One of this year’s highlights is a tribute to New Moroccan Cinema, comprised of seven features and three shorts programs. One of these is Ali Zaoua, a Moroccan-French-Belgian coproduction in its Bay Area premiere. Director Nabil Ayouch draws on such earlier models as Buñuel’s Los Olvidados and Hector Babenco’s Pixote for this portrait of the lives of street kids living in Casablanca’s abandoned lots. The story follows the attempts by three of his friends to give a proper burial to their friend Ali, killed by a rival gang’s rock during the film’s brutal opening sequence. This simple plot allows for a detailed survey of a complex subculture that exists outside the “normal” world run by adults. These kids, dismissed by society as “sniffers!” (for their glue-sniffing habit), have an ever-changing pecking order and shifting allegiances as they try to navigate poverty, abuse, and for Ali’s friends, the absurd but dogged dream to bury their buddy “like a prince.” Ayouch uses magic realist touches to delineate the dream when a billboard suddenly becomes a stick-figure fantasy of sailing off to Ali’s imagined “land with two suns” far from the wreckage of real life. There’s also plenty of rough humor, as the kids’ education in life makes them tough before their time. They admire the late Ali for being “too tough to get fucked” and revile Kwita for getting “fucked so much he could get pregnant.” Ali Zaoua won’t erase anybody’s memory of Los Olvidados, but it’s an effective picture of what constitutes daily life for dispossessed children in much of the world.

Poetical Refugee (aka La Faute a Voltaire) was shot in France by Tunisian-born Abdel Kechiche. Winner of the Venice Film Festival’s prestigious Golden Lion last year, the film, like Ali Zaoua and much of this year’s fest, deals powerfully with themes of displacement and dispossession. Jallel is a North African immigrant who illegally enters France to make money to send back to his family. He follows the classic poor-immigrant trajectory, living communally and working at subsistence level. But the film deviates from the blueprint by filling in the contours of his life, making him and his new friends seem real, their problems palpable. Some of the credit for this belongs to fine performances by Sami Bouajila as Jallel and Elodie Bouchez as his slightly off-kilter girlfriend Lucie, but director Kechiche deftly juggles subplots and keeps the action lively. Kechiche’s clear engagement with the material may be attributed in part to the fact that he, like Jallel, was born in Tunisia and worked for years in France (as an actor).
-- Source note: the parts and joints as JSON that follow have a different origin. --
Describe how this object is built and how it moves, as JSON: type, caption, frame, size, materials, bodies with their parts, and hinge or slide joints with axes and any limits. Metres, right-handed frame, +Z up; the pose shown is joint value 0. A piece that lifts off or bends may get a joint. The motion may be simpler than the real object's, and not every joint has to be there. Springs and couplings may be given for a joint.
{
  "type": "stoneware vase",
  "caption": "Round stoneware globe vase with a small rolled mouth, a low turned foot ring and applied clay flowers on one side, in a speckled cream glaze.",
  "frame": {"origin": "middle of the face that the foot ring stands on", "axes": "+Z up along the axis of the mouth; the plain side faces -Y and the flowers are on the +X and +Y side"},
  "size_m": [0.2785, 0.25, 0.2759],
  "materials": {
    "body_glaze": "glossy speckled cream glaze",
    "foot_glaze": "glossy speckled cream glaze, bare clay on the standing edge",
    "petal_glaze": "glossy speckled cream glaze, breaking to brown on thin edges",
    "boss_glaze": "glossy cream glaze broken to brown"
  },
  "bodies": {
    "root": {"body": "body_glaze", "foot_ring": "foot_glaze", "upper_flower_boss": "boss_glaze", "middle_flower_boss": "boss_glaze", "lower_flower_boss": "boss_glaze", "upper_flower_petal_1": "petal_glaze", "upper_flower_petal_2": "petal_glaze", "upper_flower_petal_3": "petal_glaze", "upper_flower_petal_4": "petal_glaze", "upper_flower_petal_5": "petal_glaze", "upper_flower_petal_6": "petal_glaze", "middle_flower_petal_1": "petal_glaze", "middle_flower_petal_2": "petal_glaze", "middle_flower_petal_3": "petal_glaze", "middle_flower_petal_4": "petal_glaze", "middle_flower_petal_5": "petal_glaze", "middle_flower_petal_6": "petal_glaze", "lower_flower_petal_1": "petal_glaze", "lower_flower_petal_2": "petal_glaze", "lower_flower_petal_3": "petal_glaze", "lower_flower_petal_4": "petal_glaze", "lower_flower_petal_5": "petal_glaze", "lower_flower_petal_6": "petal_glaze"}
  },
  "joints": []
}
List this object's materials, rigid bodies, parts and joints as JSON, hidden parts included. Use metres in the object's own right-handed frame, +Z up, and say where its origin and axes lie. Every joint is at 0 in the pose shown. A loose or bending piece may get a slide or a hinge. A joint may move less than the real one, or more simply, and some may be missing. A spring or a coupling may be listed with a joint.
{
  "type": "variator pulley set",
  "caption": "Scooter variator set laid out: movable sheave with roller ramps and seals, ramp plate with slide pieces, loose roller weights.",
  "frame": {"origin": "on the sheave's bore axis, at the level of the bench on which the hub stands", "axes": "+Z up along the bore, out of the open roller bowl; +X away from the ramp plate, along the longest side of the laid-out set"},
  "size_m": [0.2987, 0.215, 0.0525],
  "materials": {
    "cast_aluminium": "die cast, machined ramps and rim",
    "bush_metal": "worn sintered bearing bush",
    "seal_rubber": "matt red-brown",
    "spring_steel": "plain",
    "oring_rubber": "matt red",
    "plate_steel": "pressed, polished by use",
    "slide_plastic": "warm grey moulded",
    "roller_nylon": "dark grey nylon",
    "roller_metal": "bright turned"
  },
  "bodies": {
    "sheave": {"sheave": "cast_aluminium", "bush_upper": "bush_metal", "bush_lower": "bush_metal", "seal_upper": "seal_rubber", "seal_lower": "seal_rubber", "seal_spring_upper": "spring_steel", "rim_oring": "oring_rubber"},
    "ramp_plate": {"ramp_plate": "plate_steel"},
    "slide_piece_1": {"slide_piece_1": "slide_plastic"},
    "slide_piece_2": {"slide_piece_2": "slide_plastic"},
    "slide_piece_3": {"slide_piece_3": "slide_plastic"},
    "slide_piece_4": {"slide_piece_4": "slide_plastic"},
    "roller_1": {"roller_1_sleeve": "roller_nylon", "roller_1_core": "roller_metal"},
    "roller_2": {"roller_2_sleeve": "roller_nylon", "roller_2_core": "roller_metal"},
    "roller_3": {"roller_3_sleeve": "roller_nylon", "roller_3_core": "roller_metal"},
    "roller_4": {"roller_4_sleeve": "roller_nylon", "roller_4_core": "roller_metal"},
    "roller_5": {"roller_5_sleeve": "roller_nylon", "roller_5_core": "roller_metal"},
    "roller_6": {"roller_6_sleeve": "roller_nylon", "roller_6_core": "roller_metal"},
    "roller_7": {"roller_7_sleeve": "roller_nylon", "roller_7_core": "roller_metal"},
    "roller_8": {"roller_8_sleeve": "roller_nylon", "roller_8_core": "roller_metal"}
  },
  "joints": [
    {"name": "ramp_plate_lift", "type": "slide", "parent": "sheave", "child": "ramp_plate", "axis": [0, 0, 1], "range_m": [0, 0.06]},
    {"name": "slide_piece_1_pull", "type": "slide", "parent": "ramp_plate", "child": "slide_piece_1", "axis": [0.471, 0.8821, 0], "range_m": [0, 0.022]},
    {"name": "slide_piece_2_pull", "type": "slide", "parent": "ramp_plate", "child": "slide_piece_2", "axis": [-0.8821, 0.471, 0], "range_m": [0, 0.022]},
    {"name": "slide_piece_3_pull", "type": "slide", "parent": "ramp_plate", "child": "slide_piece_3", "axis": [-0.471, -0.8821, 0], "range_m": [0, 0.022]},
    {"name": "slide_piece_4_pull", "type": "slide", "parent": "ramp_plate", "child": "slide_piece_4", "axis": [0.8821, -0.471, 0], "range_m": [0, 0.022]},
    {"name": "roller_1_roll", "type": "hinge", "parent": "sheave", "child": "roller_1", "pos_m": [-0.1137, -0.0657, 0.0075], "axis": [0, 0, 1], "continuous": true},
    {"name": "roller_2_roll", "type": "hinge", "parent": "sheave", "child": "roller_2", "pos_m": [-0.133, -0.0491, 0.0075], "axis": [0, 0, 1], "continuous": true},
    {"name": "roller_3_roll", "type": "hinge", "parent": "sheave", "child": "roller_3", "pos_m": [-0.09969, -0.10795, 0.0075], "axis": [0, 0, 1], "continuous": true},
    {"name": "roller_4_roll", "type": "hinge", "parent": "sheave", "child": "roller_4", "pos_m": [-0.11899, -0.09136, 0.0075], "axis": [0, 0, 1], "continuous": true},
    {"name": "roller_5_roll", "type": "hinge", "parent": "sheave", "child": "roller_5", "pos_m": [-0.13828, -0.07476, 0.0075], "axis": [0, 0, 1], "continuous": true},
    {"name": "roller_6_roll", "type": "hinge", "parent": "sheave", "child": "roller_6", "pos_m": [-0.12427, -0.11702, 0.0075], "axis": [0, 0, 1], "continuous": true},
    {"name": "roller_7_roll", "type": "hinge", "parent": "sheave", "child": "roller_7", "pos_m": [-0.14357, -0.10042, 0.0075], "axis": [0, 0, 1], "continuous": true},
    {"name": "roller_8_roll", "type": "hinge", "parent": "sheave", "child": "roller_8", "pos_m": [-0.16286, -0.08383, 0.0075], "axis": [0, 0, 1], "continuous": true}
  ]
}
In a more experimental mode is Yousry Nasrallah’s The City, a 1999 Egyptian feature in its Bay Area premiere. The City, like Poetical Refugee, locates the dreams of a culture in an ambitious young man. Ali. Like Jallel, he emigrates to Paris, and he too finds a world very different from what he expected. While life in Cairo would have dashed his hopes of being an actor and consigned him to selling produce at a market stall, Paris offers an equally unsatisfying fate when hunky Ali becomes a boxer in rigged fights, compromising all his principles. Director Nasrallah captures the sights and sounds of the Cairo marketplace with a realist’s eye but also cleverly manipulates the narrative as a film-within-a-film. Cowritten by Claire Denis, The City was critically lauded but removed from an Egyptian film festival. One reason may have been the homoerotic elements that pop up throughout, not only in Ali’s smoldering presence but in his intimate scenes with a loving group of friends.

It’s poetic justice that an American, Rachel Leah Jones, directed the fascinating documentary 500 Dunam on the Moon. Jones uses historical footage, contemporary interviews, and location shooting to survey a small but telling corner of the Israeli-Palestinian conflict. Ayn Hawd was one of many Palestinian villages seized for Israeli use in the 1948 takeover. Unlike some villages, this one was reinvented, its beautiful cobblestone streets and historical houses transformed into the “picturesque” Israeli artist’s colony Ein Hod. Generations of displaced Palestinians exist on its fringes without water or electricity, occasionally working to build houses for Israelis who’ve moved in, in a situation that neither the exiled natives nor the guilt-drenched occupiers interviewed in the film find satisfying.

If 500 Dunam on the Moon shows little hope for unity or even resolution, the festival itself does. Throughout the year Cinemayaat does co-presentations with other festivals, among them the estimable San Francisco Jewish Film Festival.